PROVIDED MATERIAL:
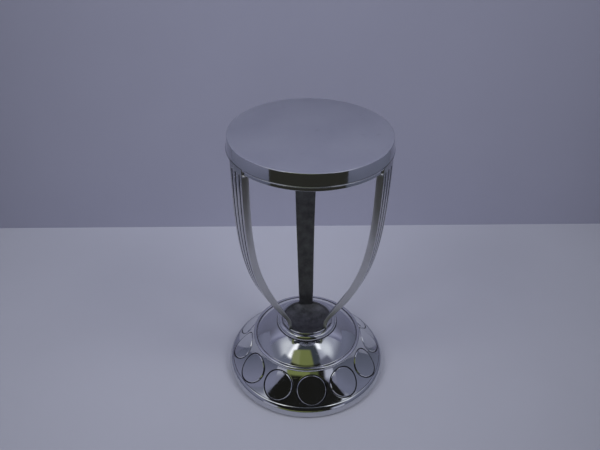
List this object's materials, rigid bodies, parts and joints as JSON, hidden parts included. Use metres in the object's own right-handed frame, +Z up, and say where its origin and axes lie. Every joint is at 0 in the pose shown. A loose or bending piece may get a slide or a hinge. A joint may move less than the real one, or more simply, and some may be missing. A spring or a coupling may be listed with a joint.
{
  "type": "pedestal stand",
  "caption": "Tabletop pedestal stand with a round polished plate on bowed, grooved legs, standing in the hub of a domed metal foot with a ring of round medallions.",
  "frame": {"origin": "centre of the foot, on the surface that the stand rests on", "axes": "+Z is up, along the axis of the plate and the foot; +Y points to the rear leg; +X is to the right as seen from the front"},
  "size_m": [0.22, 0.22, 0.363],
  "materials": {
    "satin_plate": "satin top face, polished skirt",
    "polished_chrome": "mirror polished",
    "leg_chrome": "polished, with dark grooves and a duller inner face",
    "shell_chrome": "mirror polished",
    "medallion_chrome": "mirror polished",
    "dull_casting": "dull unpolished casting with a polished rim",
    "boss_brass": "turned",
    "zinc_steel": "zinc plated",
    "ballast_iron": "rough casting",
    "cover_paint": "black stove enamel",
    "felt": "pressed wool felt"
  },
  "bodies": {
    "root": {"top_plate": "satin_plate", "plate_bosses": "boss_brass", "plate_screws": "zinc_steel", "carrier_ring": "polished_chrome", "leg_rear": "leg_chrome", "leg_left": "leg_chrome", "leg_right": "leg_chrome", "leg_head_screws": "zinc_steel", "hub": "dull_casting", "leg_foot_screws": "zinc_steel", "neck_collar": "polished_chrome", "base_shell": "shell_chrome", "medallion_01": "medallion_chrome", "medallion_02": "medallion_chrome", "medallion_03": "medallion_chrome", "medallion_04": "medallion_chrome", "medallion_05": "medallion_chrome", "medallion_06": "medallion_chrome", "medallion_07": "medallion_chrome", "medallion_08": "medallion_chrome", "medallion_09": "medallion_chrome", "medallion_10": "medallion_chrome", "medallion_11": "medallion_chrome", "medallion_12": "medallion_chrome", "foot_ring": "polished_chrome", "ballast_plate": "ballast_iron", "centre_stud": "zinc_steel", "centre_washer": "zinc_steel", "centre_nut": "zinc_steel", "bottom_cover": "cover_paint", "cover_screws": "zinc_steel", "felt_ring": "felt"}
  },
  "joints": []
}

WHAT IS ASKED:
Reproduce the listing in full. Keep it exactly as written.

EXERCISE RESULT:
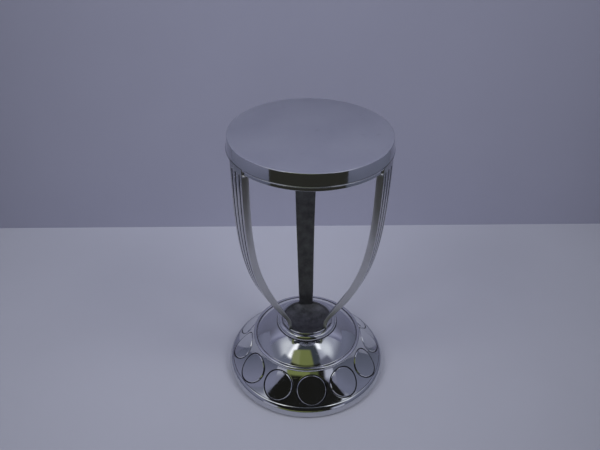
List this object's materials, rigid bodies, parts and joints as JSON, hidden parts included. Use metres in the object's own right-handed frame, +Z up, and say where its origin and axes lie. Every joint is at 0 in the pose shown. A loose or bending piece may get a slide or a hinge. A joint may move less than the real one, or more simply, and some may be missing. A spring or a coupling may be listed with a joint.
{
  "type": "pedestal stand",
  "caption": "Tabletop pedestal stand with a round polished plate on bowed, grooved legs, standing in the hub of a domed metal foot with a ring of round medallions.",
  "frame": {"origin": "centre of the foot, on the surface that the stand rests on", "axes": "+Z is up, along the axis of the plate and the foot; +Y points to the rear leg; +X is to the right as seen from the front"},
  "size_m": [0.22, 0.22, 0.363],
  "materials": {
    "satin_plate": "satin top face, polished skirt",
    "polished_chrome": "mirror polished",
    "leg_chrome": "polished, with dark grooves and a duller inner face",
    "shell_chrome": "mirror polished",
    "medallion_chrome": "mirror polished",
    "dull_casting": "dull unpolished casting with a polished rim",
    "boss_brass": "turned",
    "zinc_steel": "zinc plated",
    "ballast_iron": "rough casting",
    "cover_paint": "black stove enamel",
    "felt": "pressed wool felt"
  },
  "bodies": {
    "root": {"top_plate": "satin_plate", "plate_bosses": "boss_brass", "plate_screws": "zinc_steel", "carrier_ring": "polished_chrome", "leg_rear": "leg_chrome", "leg_left": "leg_chrome", "leg_right": "leg_chrome", "leg_head_screws": "zinc_steel", "hub": "dull_casting", "leg_foot_screws": "zinc_steel", "neck_collar": "polished_chrome", "base_shell": "shell_chrome", "medallion_01": "medallion_chrome", "medallion_02": "medallion_chrome", "medallion_03": "medallion_chrome", "medallion_04": "medallion_chrome", "medallion_05": "medallion_chrome", "medallion_06": "medallion_chrome", "medallion_07": "medallion_chrome", "medallion_08": "medallion_chrome", "medallion_09": "medallion_chrome", "medallion_10": "medallion_chrome", "medallion_11": "medallion_chrome", "medallion_12": "medallion_chrome", "foot_ring": "polished_chrome", "ballast_plate": "ballast_iron", "centre_stud": "zinc_steel", "centre_washer": "zinc_steel", "centre_nut": "zinc_steel", "bottom_cover": "cover_paint", "cover_screws": "zinc_steel", "felt_ring": "felt"}
  },
  "joints": []
}